Repeat each line exactly, leaving nothing out.

### DATA SHOWN

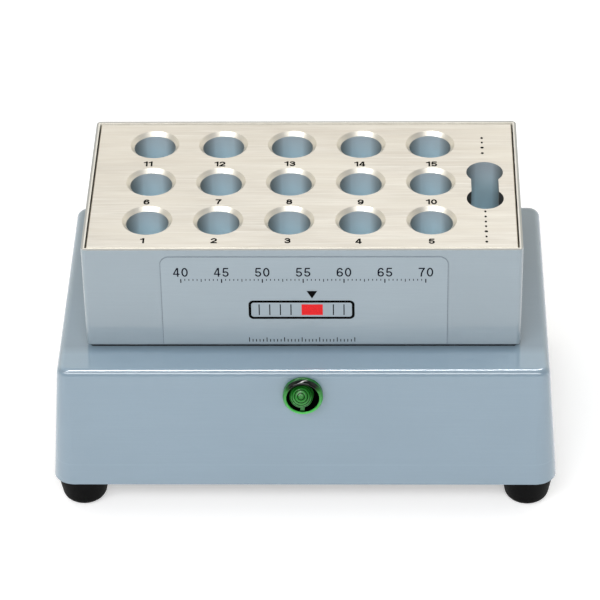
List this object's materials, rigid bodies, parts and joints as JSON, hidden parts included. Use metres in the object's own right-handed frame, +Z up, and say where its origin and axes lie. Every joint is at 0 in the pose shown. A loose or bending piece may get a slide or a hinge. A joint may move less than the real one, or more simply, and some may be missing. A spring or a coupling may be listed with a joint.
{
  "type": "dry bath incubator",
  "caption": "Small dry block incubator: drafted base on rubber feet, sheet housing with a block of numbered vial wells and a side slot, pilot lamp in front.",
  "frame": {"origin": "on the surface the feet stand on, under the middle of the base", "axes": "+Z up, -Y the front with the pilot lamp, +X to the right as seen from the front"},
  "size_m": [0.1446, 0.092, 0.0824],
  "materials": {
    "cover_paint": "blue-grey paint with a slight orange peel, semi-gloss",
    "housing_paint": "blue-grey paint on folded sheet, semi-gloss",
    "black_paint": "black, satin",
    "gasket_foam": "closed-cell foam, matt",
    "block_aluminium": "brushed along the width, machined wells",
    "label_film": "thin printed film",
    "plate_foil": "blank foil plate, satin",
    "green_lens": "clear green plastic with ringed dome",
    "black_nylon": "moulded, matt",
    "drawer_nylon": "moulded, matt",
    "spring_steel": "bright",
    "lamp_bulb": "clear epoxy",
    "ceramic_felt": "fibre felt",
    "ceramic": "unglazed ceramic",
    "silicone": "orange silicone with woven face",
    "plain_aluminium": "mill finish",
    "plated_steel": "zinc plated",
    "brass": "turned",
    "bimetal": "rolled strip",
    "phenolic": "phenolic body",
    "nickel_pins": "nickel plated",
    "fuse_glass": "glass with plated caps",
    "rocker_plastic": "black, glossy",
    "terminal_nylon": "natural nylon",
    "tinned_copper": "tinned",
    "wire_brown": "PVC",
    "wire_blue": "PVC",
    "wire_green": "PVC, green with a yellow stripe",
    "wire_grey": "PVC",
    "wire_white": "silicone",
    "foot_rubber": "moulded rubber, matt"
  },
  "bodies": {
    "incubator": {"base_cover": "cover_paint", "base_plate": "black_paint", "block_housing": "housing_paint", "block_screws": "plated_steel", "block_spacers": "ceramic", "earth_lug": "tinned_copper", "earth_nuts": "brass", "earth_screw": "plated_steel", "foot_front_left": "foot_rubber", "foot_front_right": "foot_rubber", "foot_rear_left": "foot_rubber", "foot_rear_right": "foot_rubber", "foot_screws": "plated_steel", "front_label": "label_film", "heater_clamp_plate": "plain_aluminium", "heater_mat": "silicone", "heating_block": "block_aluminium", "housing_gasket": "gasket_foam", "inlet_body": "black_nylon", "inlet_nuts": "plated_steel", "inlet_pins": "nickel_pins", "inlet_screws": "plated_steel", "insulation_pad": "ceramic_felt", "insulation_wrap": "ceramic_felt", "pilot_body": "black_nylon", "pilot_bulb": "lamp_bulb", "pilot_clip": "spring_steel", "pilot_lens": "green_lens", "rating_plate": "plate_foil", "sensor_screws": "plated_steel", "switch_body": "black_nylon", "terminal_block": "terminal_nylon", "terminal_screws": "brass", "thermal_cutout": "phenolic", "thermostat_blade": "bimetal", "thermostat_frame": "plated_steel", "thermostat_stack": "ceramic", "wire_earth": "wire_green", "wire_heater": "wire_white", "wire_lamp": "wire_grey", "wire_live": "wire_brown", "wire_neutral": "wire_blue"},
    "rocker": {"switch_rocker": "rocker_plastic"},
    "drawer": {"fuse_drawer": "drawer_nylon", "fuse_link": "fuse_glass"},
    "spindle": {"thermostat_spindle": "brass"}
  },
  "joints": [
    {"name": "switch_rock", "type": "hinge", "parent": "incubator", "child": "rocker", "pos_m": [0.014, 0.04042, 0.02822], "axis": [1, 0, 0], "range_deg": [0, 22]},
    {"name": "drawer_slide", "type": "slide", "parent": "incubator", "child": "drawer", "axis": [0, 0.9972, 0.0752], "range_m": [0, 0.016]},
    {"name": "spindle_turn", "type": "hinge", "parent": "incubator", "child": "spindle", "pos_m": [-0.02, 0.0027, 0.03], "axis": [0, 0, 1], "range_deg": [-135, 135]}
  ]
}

######

OUTPUT FOR THIS TASK »
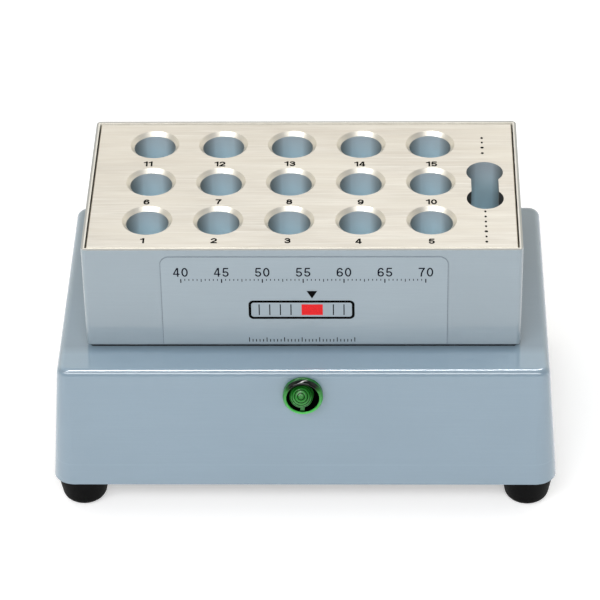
List this object's materials, rigid bodies, parts and joints as JSON, hidden parts included. Use metres in the object's own right-handed frame, +Z up, and say where its origin and axes lie. Every joint is at 0 in the pose shown. A loose or bending piece may get a slide or a hinge. A joint may move less than the real one, or more simply, and some may be missing. A spring or a coupling may be listed with a joint.
{
  "type": "dry bath incubator",
  "caption": "Small dry block incubator: drafted base on rubber feet, sheet housing with a block of numbered vial wells and a side slot, pilot lamp in front.",
  "frame": {"origin": "on the surface the feet stand on, under the middle of the base", "axes": "+Z up, -Y the front with the pilot lamp, +X to the right as seen from the front"},
  "size_m": [0.1446, 0.092, 0.0824],
  "materials": {
    "cover_paint": "blue-grey paint with a slight orange peel, semi-gloss",
    "housing_paint": "blue-grey paint on folded sheet, semi-gloss",
    "black_paint": "black, satin",
    "gasket_foam": "closed-cell foam, matt",
    "block_aluminium": "brushed along the width, machined wells",
    "label_film": "thin printed film",
    "plate_foil": "blank foil plate, satin",
    "green_lens": "clear green plastic with ringed dome",
    "black_nylon": "moulded, matt",
    "drawer_nylon": "moulded, matt",
    "spring_steel": "bright",
    "lamp_bulb": "clear epoxy",
    "ceramic_felt": "fibre felt",
    "ceramic": "unglazed ceramic",
    "silicone": "orange silicone with woven face",
    "plain_aluminium": "mill finish",
    "plated_steel": "zinc plated",
    "brass": "turned",
    "bimetal": "rolled strip",
    "phenolic": "phenolic body",
    "nickel_pins": "nickel plated",
    "fuse_glass": "glass with plated caps",
    "rocker_plastic": "black, glossy",
    "terminal_nylon": "natural nylon",
    "tinned_copper": "tinned",
    "wire_brown": "PVC",
    "wire_blue": "PVC",
    "wire_green": "PVC, green with a yellow stripe",
    "wire_grey": "PVC",
    "wire_white": "silicone",
    "foot_rubber": "moulded rubber, matt"
  },
  "bodies": {
    "incubator": {"base_cover": "cover_paint", "base_plate": "black_paint", "block_housing": "housing_paint", "block_screws": "plated_steel", "block_spacers": "ceramic", "earth_lug": "tinned_copper", "earth_nuts": "brass", "earth_screw": "plated_steel", "foot_front_left": "foot_rubber", "foot_front_right": "foot_rubber", "foot_rear_left": "foot_rubber", "foot_rear_right": "foot_rubber", "foot_screws": "plated_steel", "front_label": "label_film", "heater_clamp_plate": "plain_aluminium", "heater_mat": "silicone", "heating_block": "block_aluminium", "housing_gasket": "gasket_foam", "inlet_body": "black_nylon", "inlet_nuts": "plated_steel", "inlet_pins": "nickel_pins", "inlet_screws": "plated_steel", "insulation_pad": "ceramic_felt", "insulation_wrap": "ceramic_felt", "pilot_body": "black_nylon", "pilot_bulb": "lamp_bulb", "pilot_clip": "spring_steel", "pilot_lens": "green_lens", "rating_plate": "plate_foil", "sensor_screws": "plated_steel", "switch_body": "black_nylon", "terminal_block": "terminal_nylon", "terminal_screws": "brass", "thermal_cutout": "phenolic", "thermostat_blade": "bimetal", "thermostat_frame": "plated_steel", "thermostat_stack": "ceramic", "wire_earth": "wire_green", "wire_heater": "wire_white", "wire_lamp": "wire_grey", "wire_live": "wire_brown", "wire_neutral": "wire_blue"},
    "rocker": {"switch_rocker": "rocker_plastic"},
    "drawer": {"fuse_drawer": "drawer_nylon", "fuse_link": "fuse_glass"},
    "spindle": {"thermostat_spindle": "brass"}
  },
  "joints": [
    {"name": "switch_rock", "type": "hinge", "parent": "incubator", "child": "rocker", "pos_m": [0.014, 0.04042, 0.02822], "axis": [1, 0, 0], "range_deg": [0, 22]},
    {"name": "drawer_slide", "type": "slide", "parent": "incubator", "child": "drawer", "axis": [0, 0.9972, 0.0752], "range_m": [0, 0.016]},
    {"name": "spindle_turn", "type": "hinge", "parent": "incubator", "child": "spindle", "pos_m": [-0.02, 0.0027, 0.03], "axis": [0, 0, 1], "range_deg": [-135, 135]}
  ]
}